◆ WORK TO DO:
Reproduce the complete listing without any deviation.

Data extracted from a collection:

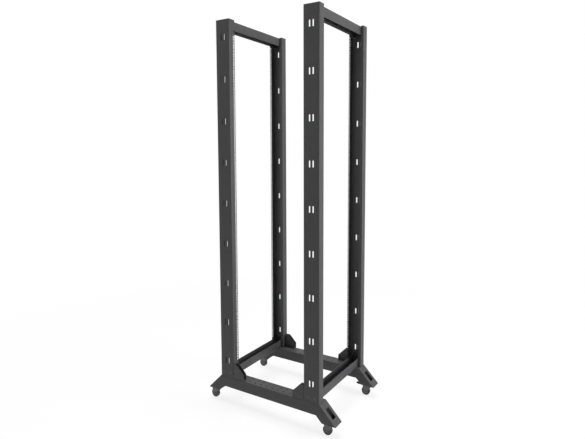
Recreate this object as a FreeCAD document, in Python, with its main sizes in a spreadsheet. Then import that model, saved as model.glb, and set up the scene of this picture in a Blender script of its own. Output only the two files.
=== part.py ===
import FreeCAD, Part
import math
import os
import Sketcher

# Four post open frame rack on casters.
# Origin on the floor under the middle of the rack, +Z up, +X to the right, the front is -Y.
# Each frame is a pair of channel posts joined by a top and a bottom beam. The two frames stand on
# two folded side rails, whose ends slope down into feet that carry the swivel casters.

DOC = FreeCAD.newDocument("OpenFrameRack")
SHEET = DOC.addObject("Spreadsheet::Sheet", "Sizes")

SIZES = {
    # rack space between the posts
    "unit_height": 44.45,
    "unit_count": 42,
    "clear_opening": 450.0,
    "unit_clearance": 1.0,
    # posts: folded channels, web outwards
    "sheet_gauge": 2.0,
    "bend_radius": 3.0,
    "web_width": 90.0,
    "flange_width": 45.0,
    "frame_depth": 640.0,
    # square holes for cage nuts
    "nut_hole": 9.5,
    "nut_hole_centres": 465.1,
    "nut_hole_first": 6.35,
    "nut_hole_step": 15.875,
    # cable slots in the posts' webs
    "slot_width": 8.0,
    "slot_length": 34.0,
    "slot_pitch": 20.0,
    "slot_units": 5,
    "slot_rows": 9,
    "slot_below_top": 92.0,
    # beams: folded channels
    "beam_depth": 56.0,
    "beam_height": 48.0,
    "beam_below_top": 2.0,
    # side rails with sloping feet
    "rail_width": 70.0,
    "rail_height": 60.0,
    "foot_drop": 33.0,
    "foot_reach": 95.0,
    "foot_heel": 15.0,
    "window_width": 30.0,
    "window_length": 60.0,
    "vent_size": 7.0,
    "vent_count": 7,
    "vent_pitch": 42.0,
    "vent_row_gap": 30.0,
    # gussets between rail and post
    "gusset_reach": 70.0,
    "gusset_end": 33.0,
    # casters
    "caster_height": 70.0,
    "caster_setout": 54.0,
    "caster_trail": 22.0,
    "foot_plate": 3.0,
    "head_plate": 3.0,
    "head_width": 56.0,
    "head_length": 60.0,
    "race_radius": 11.0,
    "race_height": 2.7,
    "kingpin_radius": 4.0,
    "kingpin_nut": 6.5,
    "nut_height": 4.5,
    "wheel_radius": 25.0,
    "tread_width": 17.0,
    "hub_radius": 8.0,
    "hub_width": 20.4,
    "axle_radius": 3.0,
    "axle_head": 5.0,
    "axle_head_height": 2.0,
    "fork_gap": 21.0,
    "fork_gauge": 2.5,
    "fork_roof": 3.0,
    "fork_nose": 14.0,
    "fork_tail": 16.0,
    "fork_chin": 8.0,
    "running_clearance": 0.05,
    "seat_clearance": 0.3,
    # brake pedal
    "pedal_pin": 1.5,
    "pedal_barrel": 2.6,
    "pedal_pin_out": 33.0,
    "pedal_pin_drop": 4.5,
    "pedal_length": 50.0,
    "pedal_width": 20.0,
    "pedal_gauge": 2.5,
    "pedal_tip_rise": 4.0,
}


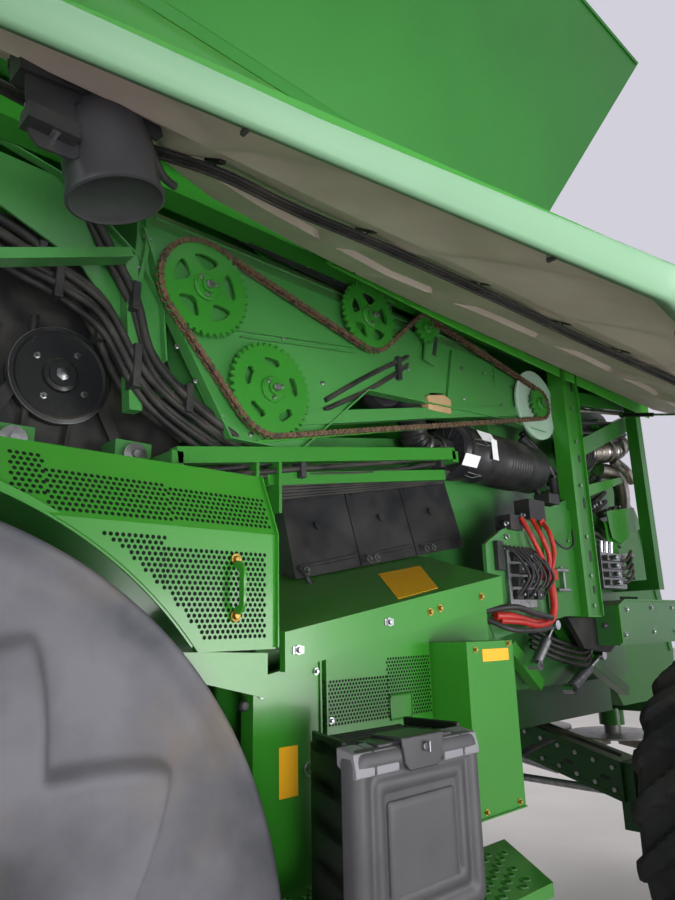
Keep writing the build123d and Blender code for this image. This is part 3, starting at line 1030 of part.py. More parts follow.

◆ RESULT OF THIS EXERCISE:
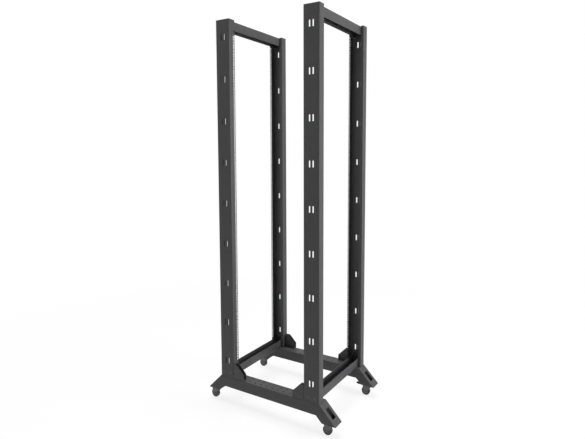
Recreate this object as a FreeCAD document, in Python, with its main sizes in a spreadsheet. Then import that model, saved as model.glb, and set up the scene of this picture in a Blender script of its own. Output only the two files.
=== part.py ===
import FreeCAD, Part
import math
import os
import Sketcher

# Four post open frame rack on casters.
# Origin on the floor under the middle of the rack, +Z up, +X to the right, the front is -Y.
# Each frame is a pair of channel posts joined by a top and a bottom beam. The two frames stand on
# two folded side rails, whose ends slope down into feet that carry the swivel casters.

DOC = FreeCAD.newDocument("OpenFrameRack")
SHEET = DOC.addObject("Spreadsheet::Sheet", "Sizes")

SIZES = {
    # rack space between the posts
    "unit_height": 44.45,
    "unit_count": 42,
    "clear_opening": 450.0,
    "unit_clearance": 1.0,
    # posts: folded channels, web outwards
    "sheet_gauge": 2.0,
    "bend_radius": 3.0,
    "web_width": 90.0,
    "flange_width": 45.0,
    "frame_depth": 640.0,
    # square holes for cage nuts
    "nut_hole": 9.5,
    "nut_hole_centres": 465.1,
    "nut_hole_first": 6.35,
    "nut_hole_step": 15.875,
    # cable slots in the posts' webs
    "slot_width": 8.0,
    "slot_length": 34.0,
    "slot_pitch": 20.0,
    "slot_units": 5,
    "slot_rows": 9,
    "slot_below_top": 92.0,
    # beams: folded channels
    "beam_depth": 56.0,
    "beam_height": 48.0,
    "beam_below_top": 2.0,
    # side rails with sloping feet
    "rail_width": 70.0,
    "rail_height": 60.0,
    "foot_drop": 33.0,
    "foot_reach": 95.0,
    "foot_heel": 15.0,
    "window_width": 30.0,
    "window_length": 60.0,
    "vent_size": 7.0,
    "vent_count": 7,
    "vent_pitch": 42.0,
    "vent_row_gap": 30.0,
    # gussets between rail and post
    "gusset_reach": 70.0,
    "gusset_end": 33.0,
    # casters
    "caster_height": 70.0,
    "caster_setout": 54.0,
    "caster_trail": 22.0,
    "foot_plate": 3.0,
    "head_plate": 3.0,
    "head_width": 56.0,
    "head_length": 60.0,
    "race_radius": 11.0,
    "race_height": 2.7,
    "kingpin_radius": 4.0,
    "kingpin_nut": 6.5,
    "nut_height": 4.5,
    "wheel_radius": 25.0,
    "tread_width": 17.0,
    "hub_radius": 8.0,
    "hub_width": 20.4,
    "axle_radius": 3.0,
    "axle_head": 5.0,
    "axle_head_height": 2.0,
    "fork_gap": 21.0,
    "fork_gauge": 2.5,
    "fork_roof": 3.0,
    "fork_nose": 14.0,
    "fork_tail": 16.0,
    "fork_chin": 8.0,
    "running_clearance": 0.05,
    "seat_clearance": 0.3,
    # brake pedal
    "pedal_pin": 1.5,
    "pedal_barrel": 2.6,
    "pedal_pin_out": 33.0,
    "pedal_pin_drop": 4.5,
    "pedal_length": 50.0,
    "pedal_width": 20.0,
    "pedal_gauge": 2.5,
    "pedal_tip_rise": 4.0,
}


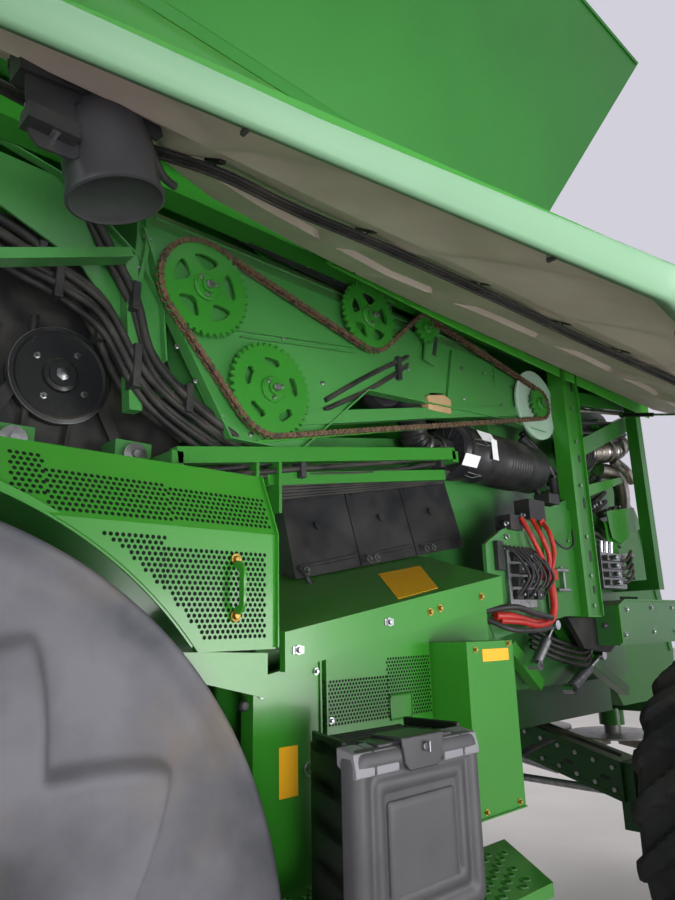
Keep writing the build123d and Blender code for this image. This is part 3, starting at line 1030 of part.py. More parts follow.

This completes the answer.